La política se ha escrito siempre en códigos masculinos. Empero, con la extensión de la democracia como forma de gobierno comprometida con los derechos fundamentales de las personas, hoy es común hablar de la obligación de los Estados de garantizar mayores espacios de participación y de representación de las mujeres para lograr que sus asuntos cobren relevancia y se incorporen a la agenda pública.

Aunque los derechos políticos y cívicos de las mujeres están reconocidos por nuestra Constitución y las Convenciones Internacionales que ha firmado México, las mujeres siguen padeciendo enormes desigualdades, entre otras razones por las insuficientes o ausentes regulaciones de tipo laboral, salarial, de protección a su integridad física, o de acceso a la justicia, entre otras.

El discurso público ha incorporado los temas de la agenda de género porque es  políticamente correcto, pero ello no ha ayudado a que cobren centralidad en el debate público, más bien los ha ocultado bajo un velo legitimador. Invocarlos no es lo mismo que atenderlos.  Por ello, no sorprende que en el “Pacto por México” sólo exista un compromiso —el 5º— relativo al seguro de vida para jefas de familia.

Sin embargo, en el terreno de la representación política, hemos tenido avances importantes que han colocado a la paridad entre géneros como horizonte viable. La reforma constitucional en materia político-electoral de 2014 prevé una Ley General de Procedimientos Electorales que deberá incluir reglas para garantizar la paridad en candidaturas a legisladores federales y locales. Así, se ratifica la convicción de que las políticas de acción afirmativa empujan a las mujeres a los órganos de representación política y con ello se amplía la proyección de la agenda de género.

La política de equidad de género ha estado en la legislación electoral mexicana desde 1993, pero entonces era meramente indicativa: “Los partidos políticos promoverán una mayor participación de las mujeres en la vida política”. Fue con la reforma de 1996 que se estableció como una obligación, “las candidaturas a diputados y senadores no excederán el 70% para un mismo género”.

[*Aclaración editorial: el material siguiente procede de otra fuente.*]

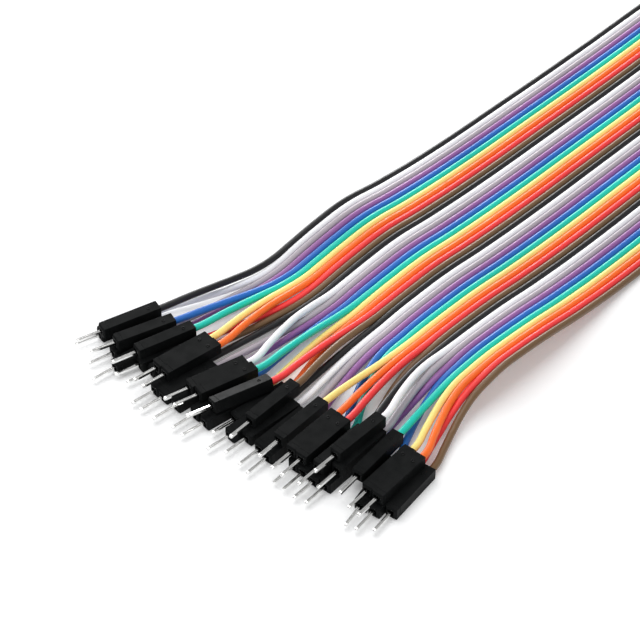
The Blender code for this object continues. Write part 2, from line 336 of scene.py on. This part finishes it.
def far_placements():
    """One list for each far bundle, of wire and matrix for each of its connectors."""
    pitch = (FAR_COLUMNS - 1) * SLOT + HOUSING_WIDTH + FAR_BLOCK_GAP
    placed = []
    for block in range(FAR_BLOCKS):
        centre_y = ((FAR_BLOCKS - 1) / 2 - block) * pitch + FAR_ROW_Y
        rear_x = FAR_REAR_X + FAR_SETBACK * block / (FAR_BLOCKS - 1)
        members = []
        for column in range(FAR_COLUMNS):
            y = centre_y + ((FAR_COLUMNS - 1) / 2 - column) * SLOT
            for layer in (0, 1):
                wire = 2 * (block * FAR_COLUMNS + column) + 1 + layer
                x = rear_x + HALF + FAR_STAGGER[column][layer]
                members.append((wire, Matrix.Translation((x, y, layer_height(layer, 0)))))
        placed.append(members)
    return placed


def tail(wire, matrix, lane_x, steps):
    """Points of a wire from inside its housing to the ribbon at lane_x."""
    seat = matrix @ Vector((-HALF + SOCKET_DEPTH - SOCKET_CLEARANCE, 0, 0))
    stub = matrix @ Vector((-HALF - STUB, 0, 0))
    out = (stub - seat).normalized()
    settled_x = stub.x + (lane_x - stub.x) * SIDEWAYS_DONE
    settled = lane(wire, settled_x)
    along = out.y / out.x * (settled_x - stub.x)
    towards = SIDEWAYS_PUSH * (settled.y - stub.y)
    start_slope = along + (towards - along) * EXIT_TURN
    points = [seat, stub]
    for share in sorted(steps):
        here = lane(wire, stub.x + (lane_x - stub.x) * share)
        if share < SIDEWAYS_DONE:
            here.y = hermite(share / SIDEWAYS_DONE, stub.y, settled.y, start_slope, 0.0)
        climb = smoothstep((share - CLIMB_FROM) / (CLIMB_DONE - CLIMB_FROM))
        here.z = stub.z + (here.z - stub.z) * climb
        points.append(here)
    return points


def route(wire, near, far):
    """Centre line of a wire, from its near housing to its far one, in the model's frame and metres."""
    far_rear = far @ Vector((-HALF, 0, 0))
    points = tail(wire, near, NEAR_SPLIT_X, NEAR_STEPS)
    points += [lane(wire, x) for x in RIBBON_X]
    points += reversed(tail(wire, far, far_rear.x - FAR_TAIL, FAR_STEPS))
    return [(point - ORIGIN) * MM for point in points]


def colour_of(wire):
    return INSULATION[(wire - 1) % len(INSULATION)][0]


def linear(colour):
    """A colour from 0 to 255, as it looks, as Blender's shaders take it."""
    values = []
    for value in colour:
        share = value / 255
        values.append(share / 12.92 if share <= 0.04045 else ((share + 0.055) / 1.055) ** 2.4)
    return (*values, 1.0)


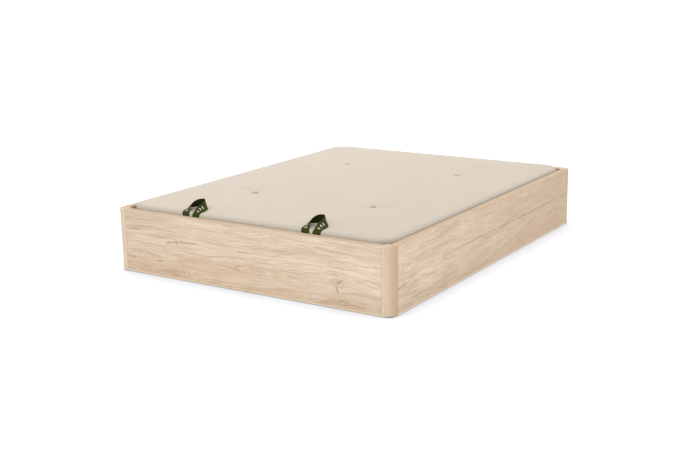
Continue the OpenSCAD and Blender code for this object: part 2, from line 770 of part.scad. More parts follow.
module strap_rivets() {
    head_y = strap_face_y - clamp_t;
    wall_y = -frame_y + tube_wall;
    color(bright_steel) at_strap_rivets() {
        translate([0, 0, head_y - 1]) cylinder(h = 1, r = rivet_r + 1.5, $fn = 24);
        translate([0, 0, head_y]) cylinder(h = wall_y - head_y, r = rivet_r, $fn = 16);
        translate([0, 0, wall_y]) cylinder(h = 3, r = rivet_r + 1, $fn = 24);
    }
}

// ---------------------------------------------------------------- gas springs

// Draws its children along a gas spring: +Z runs from the lower stud to the upper one
module on_spring(s) {
    on_side(s) translate([gas_x, lower_y, lower_stud_z]) rotate([gas_tilt, 0, 0]) children();
}

// An eye of the end fitting, with a hole along X
module eye(r, hole_r) {
    rotate([0, 90, 0]) difference() {
        cylinder(h = eye_w, r = r, center = true, $fn = 48);
        cylinder(h = eye_w + 2, r = hole_r, center = true, $fn = 48);
    }
}

module gas_lower_studs() {
    inner_x = gas_x - eye_w / 2;
    color(bright_steel) for (s = [-1, 1]) on_side(s) translate([0, lower_y, lower_stud_z]) rotate([0, 90, 0]) {
        translate([0, 0, inner_x - 0.2 - 2]) cylinder(h = 2, r = stud_r + 2, $fn = 32);
        translate([0, 0, inner_x - 0.2]) cylinder(h = in_x - inner_x + 0.2, r = stud_r, $fn = 32);
        translate([0, 0, gas_x + eye_w / 2 + 0.2])
            cylinder(h = in_x - plate_t - gas_x - eye_w / 2 - 0.2, r = stud_r + 3, $fn = 32);
    }
}

// Angle under the side tube with the stud that the rod's eye pushes on
module gas_upper_brackets() {
    inner_x = gas_x - eye_w / 2;
    color(grey_steel) for (s = [-1, 1]) on_side(s) {
        translate([frame_x - tube_size, upper_y - 25, tube_z - 3]) cube([tube_size, 50, 3]);
        side_plate(frame_x - 3, 3) union() {
            polygon([[upper_y - 25, tube_z], [upper_y - 10, upper_z], [upper_y + 10, upper_z], [upper_y + 25, tube_z]]);
            translate([upper_y, upper_z]) circle(r = 10, $fn = 48);
        }
        translate([0, upper_y, upper_z]) rotate([0, 90, 0]) {
            translate([0, 0, inner_x - 3.2]) cylinder(h = 2, r = upper_hole_r + 1, $fn = 32);
            translate([0, 0, inner_x - 2]) cylinder(h = frame_x - inner_x, r = stud_r, $fn = 32);
        }
    }
}

module gas_cylinder(s) {
    bore_r = cylinder_r - barrel_wall;
    color(black) on_spring(s) difference() {
        translate([0, 0, barrel_from]) cylinder(h = barrel_to - barrel_from, r = cylinder_r, $fn = 48);
        translate([0, 0, barrel_from + 6])
            cylinder(h = barrel_to - barrel_from - 6 - gland_l, r = bore_r, $fn = 48);
        translate([0, 0, barrel_to - gland_l - 1]) cylinder(h = gland_l + 2, r = rod_r + pin_play, $fn = 48);
    }
}

module gas_lower_end(s) {
    color(grey_plastic) on_spring(s) {
        eye(lower_eye_r, stud_r + pin_play);
        translate([0, 0, lower_eye_r - 2]) cylinder(h = barrel_from - lower_eye_r + 2, r = 6, $fn = 32);
    }
}

module gas_rod(s) {
    piston_r = cylinder_r - barrel_wall - 0.1;
    color(bright_steel) on_spring(s) {
        translate([0, 0, rod_from]) cylinder(h = rod_to - rod_from, r = rod_r, $fn = 48);
        translate([0, 0, rod_from]) cylinder(h = piston_l, r = piston_r, $fn = 48);
    }
}

module gas_upper_end(s) {
    color(grey_plastic) on_spring(s) {
        translate([0, 0, gas_len]) eye(upper_eye_r, upper_hole_r);
        translate([0, 0, rod_to]) cylinder(h = gas_len - upper_eye_r - rod_to + 1, r = 6, $fn = 32);
    }
}

module gas_cylinder_left() { gas_cylinder(-1); }
module gas_cylinder_right() { gas_cylinder(1); }
module gas_lower_end_left() { gas_lower_end(-1); }
module gas_lower_end_right() { gas_lower_end(1); }
module gas_rod_left() { gas_rod(-1); }
module gas_rod_right() { gas_rod(1); }
module gas_upper_end_left() { gas_upper_end(-1); }
module gas_upper_end_right() { gas_upper_end(1); }

foot_panel();
head_panel();
left_side_panel();
right_side_panel();
corner_post_foot_left();
corner_post_foot_right();
corner_post_head_left();
corner_post_head_right();
corner_dowels();
corner_brackets();
corner_bracket_screws();
corner_hanger_bolts();
ledger_foot();
ledger_head();
ledger_left();
ledger_right();
ledger_screws();
center_rail();
center_rail_feet();
floor_boards();
floor_glides();
rest_cleat_foot();
rest_cleat_left();
rest_cleat_right();
cleat_screws();
lid_bumpers();
hinge_bracket_left();
hinge_bracket_right();
hinge_bracket_screws();
hinge_pins();
hinge_washers();
gas_lower_studs();
lid_tube_foot();
lid_tube_head();
lid_tube_left();
lid_tube_right();
lid_corner_bends();
lid_cross_tubes();
lid_board();
lid_pad();
air_vents();
hinge_arm_left();
hinge_arm_right();
hinge_bushes();
hinge_arm_rivets();
gas_upper_brackets();
pull_strap_left();
pull_strap_right();
strap_clamp_plates();
strap_rivets();
gas_cylinder_left();
gas_lower_end_left();
gas_rod_left();
gas_upper_end_left();
gas_cylinder_right();
gas_lower_end_right();
gas_rod_right();
gas_upper_end_right();
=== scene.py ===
# %% [markdown]
# # A storage bed base with a lift-up padded lid
# The frame holds every rigid piece at its real size, so this file only dresses it: it adds the studio, the
# padded lid, the two webbing loops and the finishes. We load the frame first. The finished model must not
# outgrow it.

# %% Load the frame
import math
import bmesh
import bpy
from mathutils import Matrix, Vector


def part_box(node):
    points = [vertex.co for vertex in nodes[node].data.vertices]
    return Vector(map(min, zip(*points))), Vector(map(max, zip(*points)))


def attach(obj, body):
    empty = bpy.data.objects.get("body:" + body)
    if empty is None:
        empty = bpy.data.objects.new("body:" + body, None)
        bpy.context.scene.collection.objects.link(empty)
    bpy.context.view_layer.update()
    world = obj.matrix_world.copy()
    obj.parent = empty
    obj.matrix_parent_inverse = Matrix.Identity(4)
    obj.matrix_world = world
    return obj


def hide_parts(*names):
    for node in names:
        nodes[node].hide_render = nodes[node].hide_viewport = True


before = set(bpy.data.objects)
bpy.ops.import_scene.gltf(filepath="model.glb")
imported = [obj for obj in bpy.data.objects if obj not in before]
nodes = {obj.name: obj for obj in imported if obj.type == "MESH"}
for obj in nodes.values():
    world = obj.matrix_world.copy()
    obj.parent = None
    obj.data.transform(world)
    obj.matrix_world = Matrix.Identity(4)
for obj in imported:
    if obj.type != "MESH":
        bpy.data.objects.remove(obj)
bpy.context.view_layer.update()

# %% [markdown]
# ## Making objects
# A mesh can be built from lists of points and faces, or step by step in a bmesh. We use a bmesh for
# everything new, and these two helpers turn it into an object of the scene.

# %% Object helpers
def place_object(name, data):
    made = bpy.data.objects.new(name, data)
    bpy.context.scene.collection.objects.link(made)
    return made

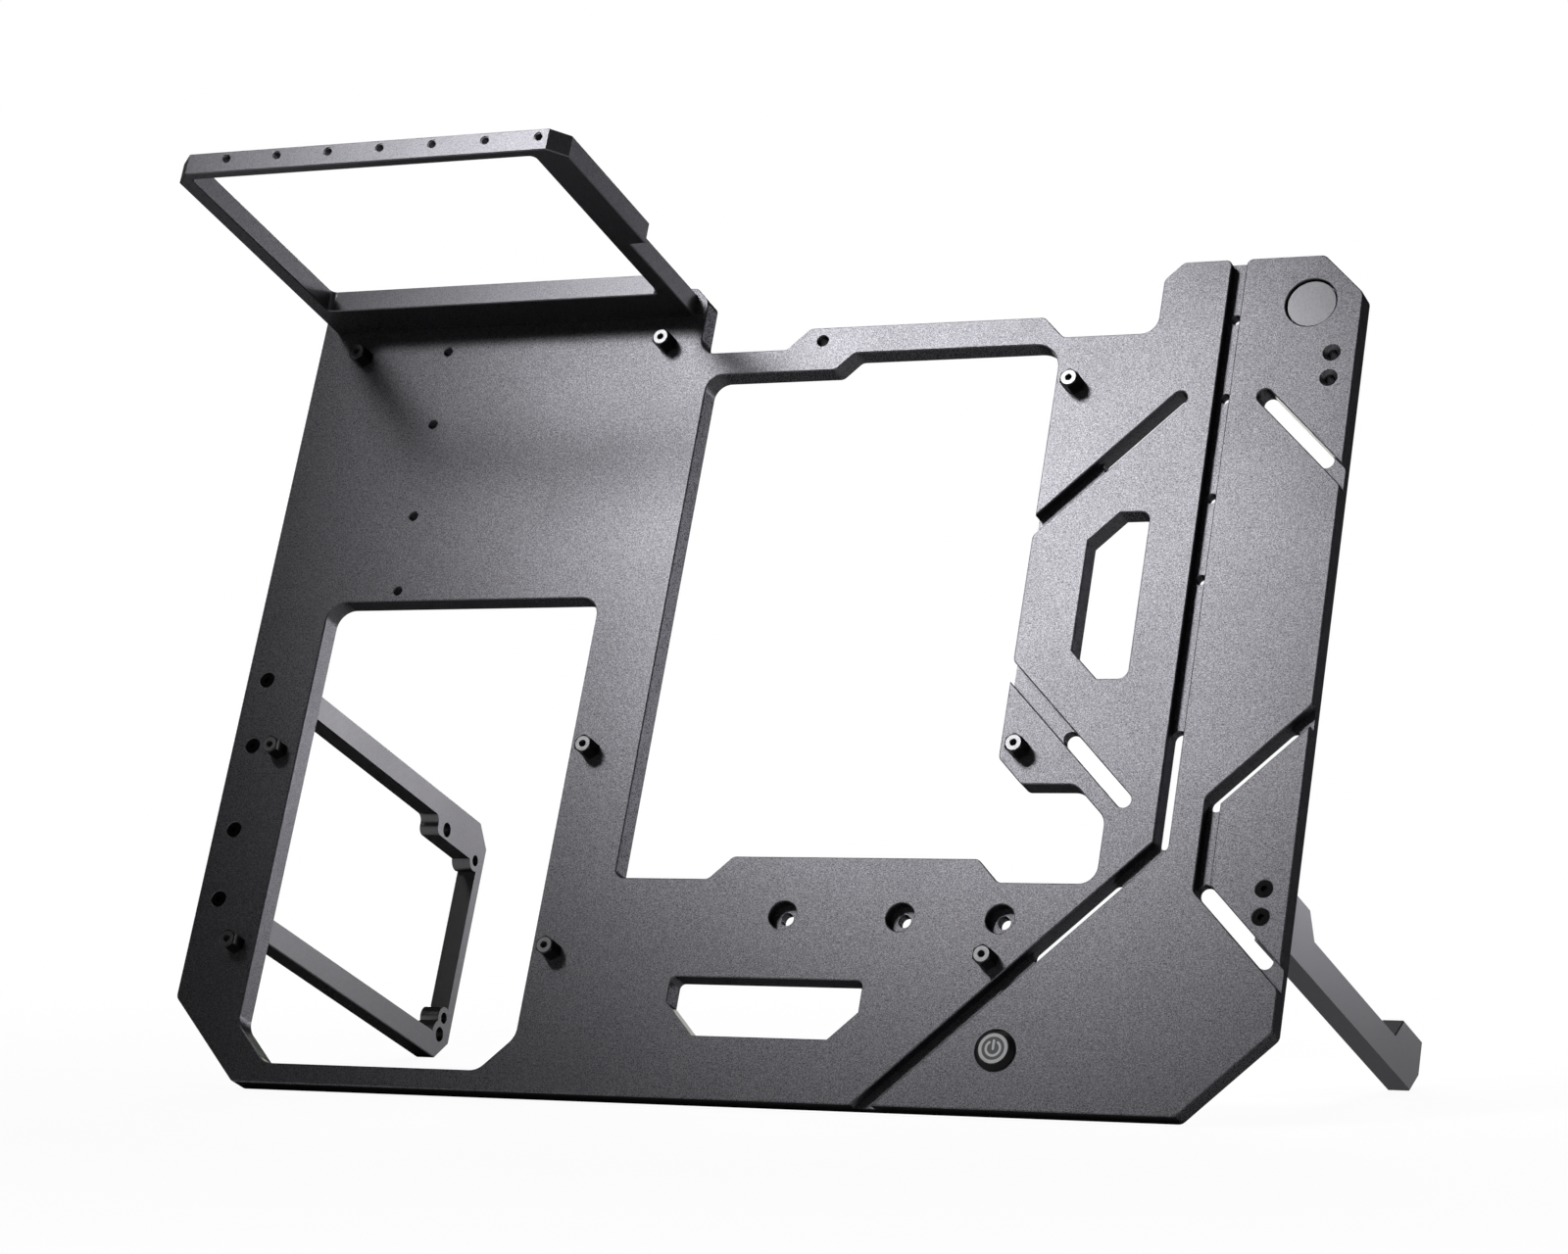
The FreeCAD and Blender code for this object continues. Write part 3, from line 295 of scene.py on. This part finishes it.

Para “observar sin cumplir”, los partidos colocaron a las candidatas mujeres como suplentes, lo cual llevó a que en 2002 una nueva reforma al Cofipe estableciera que el límite del 70% sería para candidatos propietarios, además de que en las listas plurinominales habría una mujer cada tres posiciones y el incumplimiento se sancionaría.

Las cuotas de género extendieron la representación de las mujeres, pues entre 1997 y 2006, en la Cámara de Diputados, creció de 17.4% a 22.6% y se incentivó la exigencia de la equidad. La reforma electoral de 2007 elevó la cuota al 40% en las postulaciones, salvo si surgían de procesos abiertos de elección, y en las listas de representación proporcional, dos de cada cinco se asignarían a un género distinto.

La gran valoración social que han alcanzado las cuotas de género se hizo evidente  en la elección de 2012, pues la composición de las Cámaras de Diputados y Senadores alcanzó una proporción inédita de legisladoras, el 36.8% y 33.6% respectivamente.

Con estos antecedentes, ¿se cumplirá con la cuota paritaria en las próximas elecciones? La utilidad de estas fórmulas de discriminación positiva parece indiscutible para tener más mujeres en la deliberación política, pero ¿qué tanto la ocupación más equilibrada de curules se traducirá en una promoción efectiva de la agenda de género?

Si observamos los cuadros medios y altos de los partidos políticos, veremos que siguen estando dominados por hombres, es decir, más espacios de representación política no se corresponden inmediatamente con una estructura organizativa más equilibrada y menos aún con una cultura partidaria de la equidad de género. El reto es, pues, que la creciente representación política de las mujeres conforme una masa crítica capaz de colocar los temas de las mujeres en la agenda de todos.